The title of the exhibition, which can be read as “the mute earth” and/or “the wretched earth”, is derived from the homonymous title of a poem by Wilma Stockenström. The poem was published in 1976 in her collection Van vergetelheid en van glans for which she was awarded the Herzog Prize in 1977.
In her preface to the Stockenström anthology also titled Die stomme aarde, Prof. Ronel Foster writes as follows in the essay, “Tolk van die stomme aard”: “Already in Stockenström’s debut, Vir die bysiende leser (1970), humankind is depicted as a fool, unresponsive to the messages of the universe and unable to decode its secret language. To the self-absorbed human the earth therefore seems impervious and merciless.”
She continues: “What is offered here and elsewhere in Stockenström’s oeuvre, is an unflinching portrayal of the egocentric human who inhabits an “own small world” and affects the cosmos – untouched by its beauty and splendour.”
Serfontein’s exhibition is a response to this. The exhibition skirts around the egotism of humans by placing nature at the centre of the work. Just as Stockenström in her poetry becomes an interpreter for the wretched earth, Serfontein wants to be sensitive to the hidden messages in plants, stones and soil.
In her early eco-minded poetry Stockenström references the prehistory, folklore and primitive myths and carries with her the entire collective subconscious of Africa. Her landscape is the bare-boned veld, and she takes her reader on a journey across the arid Knersvlakte.
Serfontein’s exhibition opens with a drawing titled "Hemelligaam: Aarde" (Heavenly body: Earth) and concludes with the work, "Hemelliggaam: Maan" (Heavenly body: Moon). Through this, viewers are positioned as stargazers who stand amazed at the splendour of the universe; they are also summoned to a new regard for nature.
Next, he invites viewers to become trackers in the veld, to discover humanity’s connectedness and proximity to nature through the eye of his meticulous observation.
A series of six monumental botanical drawings of disrooted plants follows, and includes the volstruisnek, grysbekkie, van balen’s aloe, krimpsiekbos, star flower and green aloe. With their soil mouths these plants will break their primordial silences like the ancestors. The plants, in all their splendour and beauty, are not just scientifically descriptive, but also enter into an intertextual conversation with the title of this year’s visual arts program, Diepe Grond – literally “deep ground”, but alluding to hidden depths and things not always being what they seem. The plant roots, usually hidden under the ground, are revealed and function as ecological symbols that start to explore ideas about plant roots as symbols of connection, connectedness, stability and resilience.
In the second series of six drawings with the title Klipspraak, lines from the so-called stone poems, “Die stomme aarde", "Almoeder" and "Die klip", are projected onto a rotating stone that comes from Kruidfontein near Leeu-Gamka in the heart of the Karoo. In ecological poetry, it is often nature itself that has the floor. The stone images can be read as epitaph, which communicates a certain sorrow about the state of nature in the context of the climate crisis.

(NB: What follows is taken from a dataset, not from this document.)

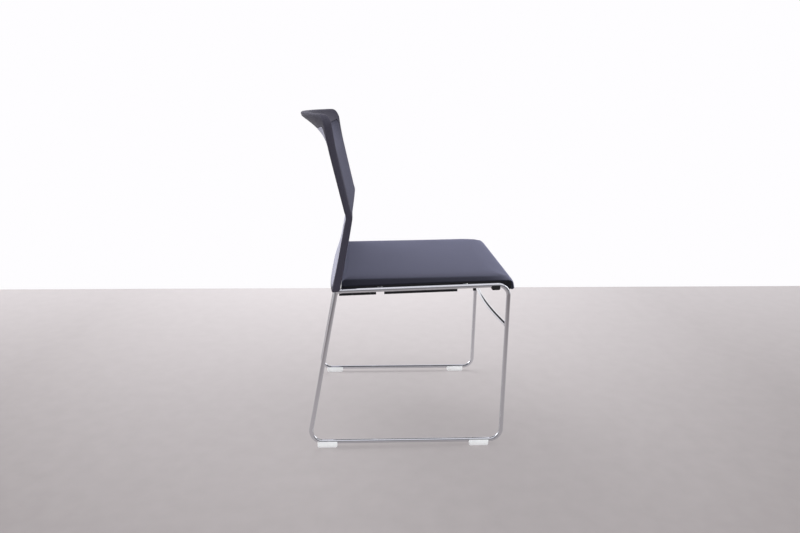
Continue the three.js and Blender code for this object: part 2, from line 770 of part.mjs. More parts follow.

In the destruction of charcoal, ash and soot, Serfontein finds renewal in the typographical landscape when (as in Stockenström’s “Almoeder” poem) the tender green stalks of summer grass are pushed up from the scorched earth. The suggestion is of the cyclicality of nature where destruction, hope and renewal are interdependent. In the Klipspraak series, Die stomme aarde breaks the silence imaginatively, as if stones could talk. Here, stones become the interpreters that communicate the spirit of the earth to those prepared to receive it.
With this exhibition Serfontein invites viewers not only to come closer but also to stand back, so that like stargazers they will gain a sense of the mystical contained in the universe. A primordial image-world filled with plants, stones, and words is brought into play to articulate something meaningful about humanity and its place in the universe.